◆ Source material ◆
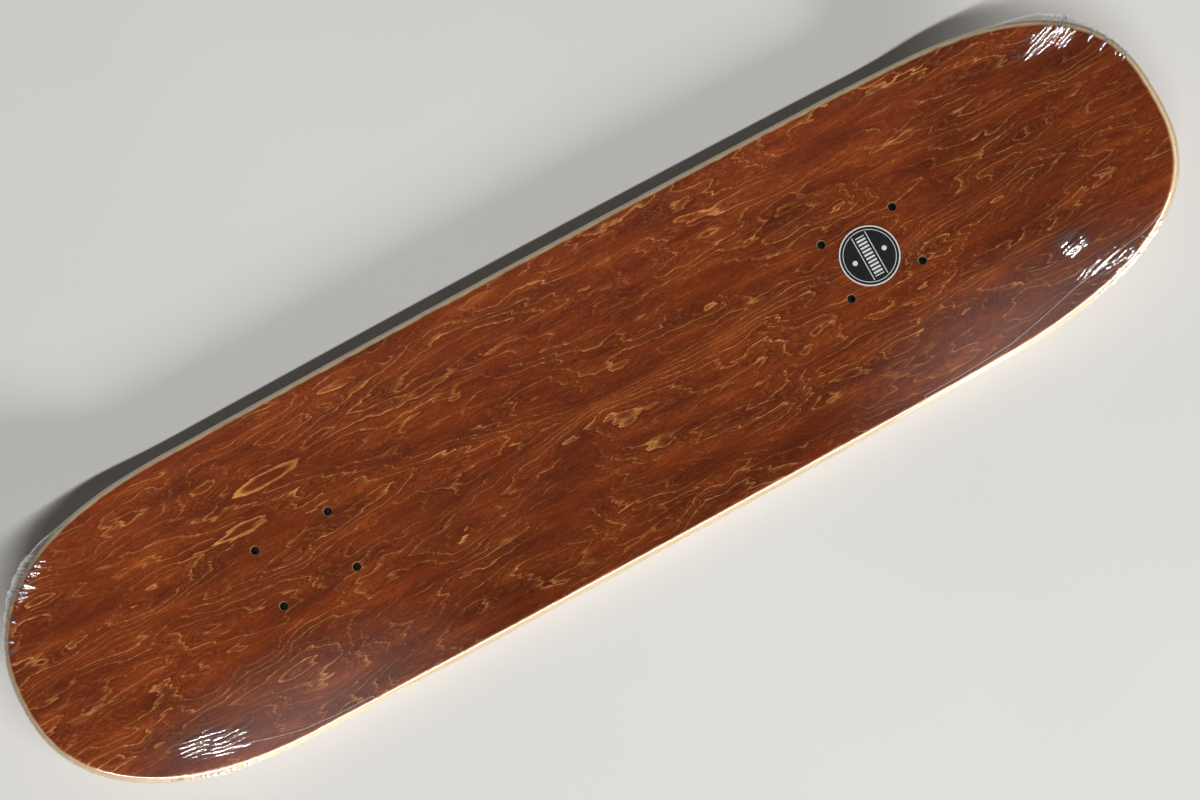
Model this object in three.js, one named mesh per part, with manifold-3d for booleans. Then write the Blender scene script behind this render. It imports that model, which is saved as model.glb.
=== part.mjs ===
// Skateboard deck as it leaves the factory: seven maple plies pressed into one concave board with a
// raised nose and tail, eight bolt holes, a round label on the top ply, and clear shrink film around
// the whole board. Millimetres. +X runs to the nose, +Y across the board, +Z up.

import * as THREE from 'three';
import { mergeVertices } from 'three/addons/utils/BufferGeometryUtils.js';
import Module from 'manifold-3d';

const wasm = await Module();
wasm.setup();

// Plies, from the top face down, with a dry gap where each glue line is
const PLY_NAMES = [
  'top_face_ply',
  'upper_core_ply',
  'upper_cross_ply',
  'centre_core_ply',
  'lower_cross_ply',
  'lower_core_ply',
  'bottom_face_ply',
];
const PLY_THICKNESS = 1.3;
const GLUE_GAP = 0.3;
const PLY_PITCH = PLY_THICKNESS + GLUE_GAP;
const BOARD_THICKNESS = PLY_NAMES.length * PLY_PITCH - GLUE_GAP;

// Bolt patterns
const TRUCK_SPACING = 425;
const BOLT_SPACING_X = 53.975;
const BOLT_SPACING_Y = 41.275;
const BOLT_HOLE_DIAMETER = 5.5;
const BOLT_HOLE_SIDES = 12;

// Side view: flat between the trucks, an arc, then a straight kick. Lengths run along the surface.
const BEND_START = 253.5;
const BEND_RADIUS = 130;
const OUTER_BOLTS = TRUCK_SPACING / 2 + BOLT_SPACING_X / 2;
const NOSE = makeEnd({ pastBolts: 184.1, kickDegrees: 20, curveStart: 227, squareness: 2.66 });
const TAIL = makeEnd({ pastBolts: 175.9, kickDegrees: 19, curveStart: 251, squareness: 2.32 });

// Plan and cross-section
const HALF_WIDTH = 106.8;
const RAIL_TAPER = 1.5;
const TAPER_REACH = 250;
const FLAT_HALF_WIDTH = 32.1;
const CONCAVE_RISE = 8.5;
const KICK_CONCAVE_LOSS = 0.4;
const EDGE_RADIUS = 5;

// Label and film
const LABEL_RADIUS = 20.5;
const LABEL_THICKNESS = 0.3;
const LABEL_SHIFT_X = -2.4;
const LABEL_SHIFT_Y = -1.2;
const LABEL_SIDES = 36;
const FILM_GAP = 0.4;
const FILM_THICKNESS = 0.3;
const FILM_LAP_ANGLE = 55;
const FILM_LAP_SPLIT = 7;

// How finely the surfaces are stepped
const END_STEPS = 10;
const BEND_STEPS = 4;
const FLAT_STEPS = 4;
const RING_FRACTIONS = [0, 0.3, 0.62, 0.86];
const FILM_EDGE_STEP = 30;

const radians = THREE.MathUtils.degToRad;
const clamp = THREE.MathUtils.clamp;
const lerp = THREE.MathUtils.lerp;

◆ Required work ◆
Return the listing above word for word.

◆ Task output ◆
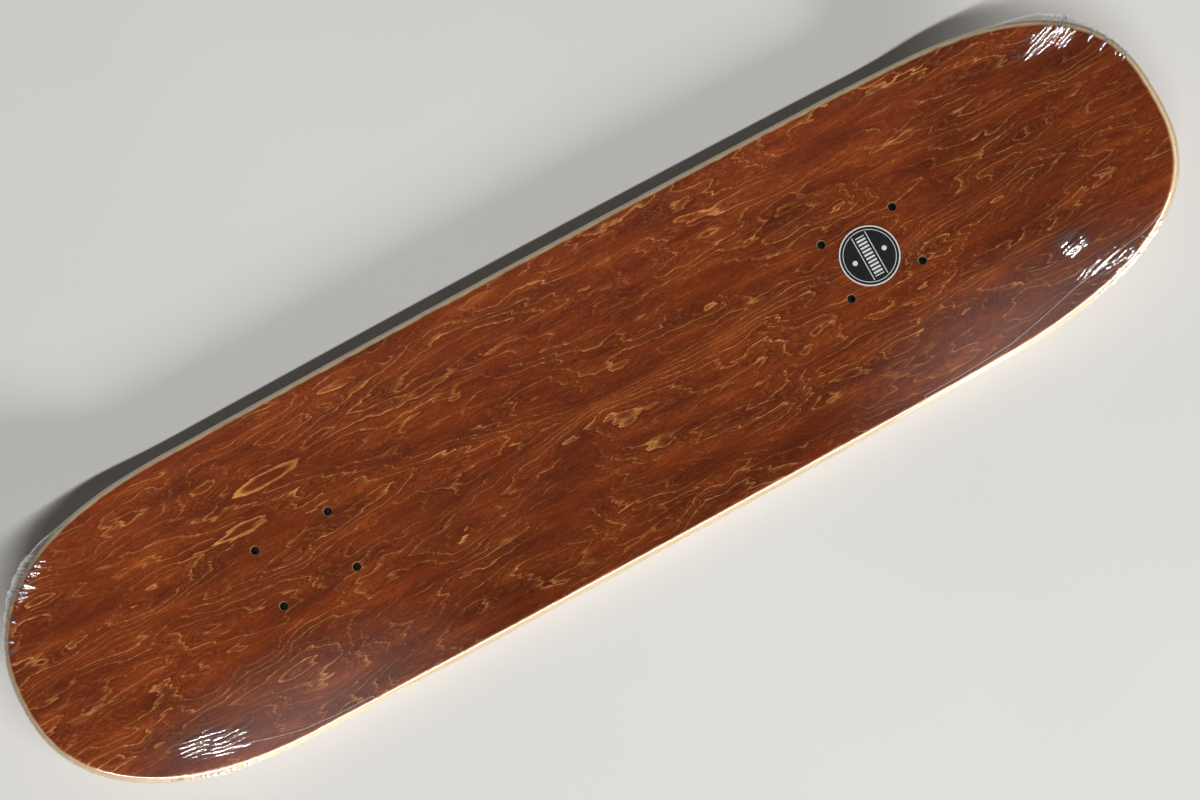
Model this object in three.js, one named mesh per part, with manifold-3d for booleans. Then write the Blender scene script behind this render. It imports that model, which is saved as model.glb.
=== part.mjs ===
// Skateboard deck as it leaves the factory: seven maple plies pressed into one concave board with a
// raised nose and tail, eight bolt holes, a round label on the top ply, and clear shrink film around
// the whole board. Millimetres. +X runs to the nose, +Y across the board, +Z up.

import * as THREE from 'three';
import { mergeVertices } from 'three/addons/utils/BufferGeometryUtils.js';
import Module from 'manifold-3d';

const wasm = await Module();
wasm.setup();

// Plies, from the top face down, with a dry gap where each glue line is
const PLY_NAMES = [
  'top_face_ply',
  'upper_core_ply',
  'upper_cross_ply',
  'centre_core_ply',
  'lower_cross_ply',
  'lower_core_ply',
  'bottom_face_ply',
];
const PLY_THICKNESS = 1.3;
const GLUE_GAP = 0.3;
const PLY_PITCH = PLY_THICKNESS + GLUE_GAP;
const BOARD_THICKNESS = PLY_NAMES.length * PLY_PITCH - GLUE_GAP;

// Bolt patterns
const TRUCK_SPACING = 425;
const BOLT_SPACING_X = 53.975;
const BOLT_SPACING_Y = 41.275;
const BOLT_HOLE_DIAMETER = 5.5;
const BOLT_HOLE_SIDES = 12;

// Side view: flat between the trucks, an arc, then a straight kick. Lengths run along the surface.
const BEND_START = 253.5;
const BEND_RADIUS = 130;
const OUTER_BOLTS = TRUCK_SPACING / 2 + BOLT_SPACING_X / 2;
const NOSE = makeEnd({ pastBolts: 184.1, kickDegrees: 20, curveStart: 227, squareness: 2.66 });
const TAIL = makeEnd({ pastBolts: 175.9, kickDegrees: 19, curveStart: 251, squareness: 2.32 });

// Plan and cross-section
const HALF_WIDTH = 106.8;
const RAIL_TAPER = 1.5;
const TAPER_REACH = 250;
const FLAT_HALF_WIDTH = 32.1;
const CONCAVE_RISE = 8.5;
const KICK_CONCAVE_LOSS = 0.4;
const EDGE_RADIUS = 5;

// Label and film
const LABEL_RADIUS = 20.5;
const LABEL_THICKNESS = 0.3;
const LABEL_SHIFT_X = -2.4;
const LABEL_SHIFT_Y = -1.2;
const LABEL_SIDES = 36;
const FILM_GAP = 0.4;
const FILM_THICKNESS = 0.3;
const FILM_LAP_ANGLE = 55;
const FILM_LAP_SPLIT = 7;

// How finely the surfaces are stepped
const END_STEPS = 10;
const BEND_STEPS = 4;
const FLAT_STEPS = 4;
const RING_FRACTIONS = [0, 0.3, 0.62, 0.86];
const FILM_EDGE_STEP = 30;

const radians = THREE.MathUtils.degToRad;
const clamp = THREE.MathUtils.clamp;
const lerp = THREE.MathUtils.lerp;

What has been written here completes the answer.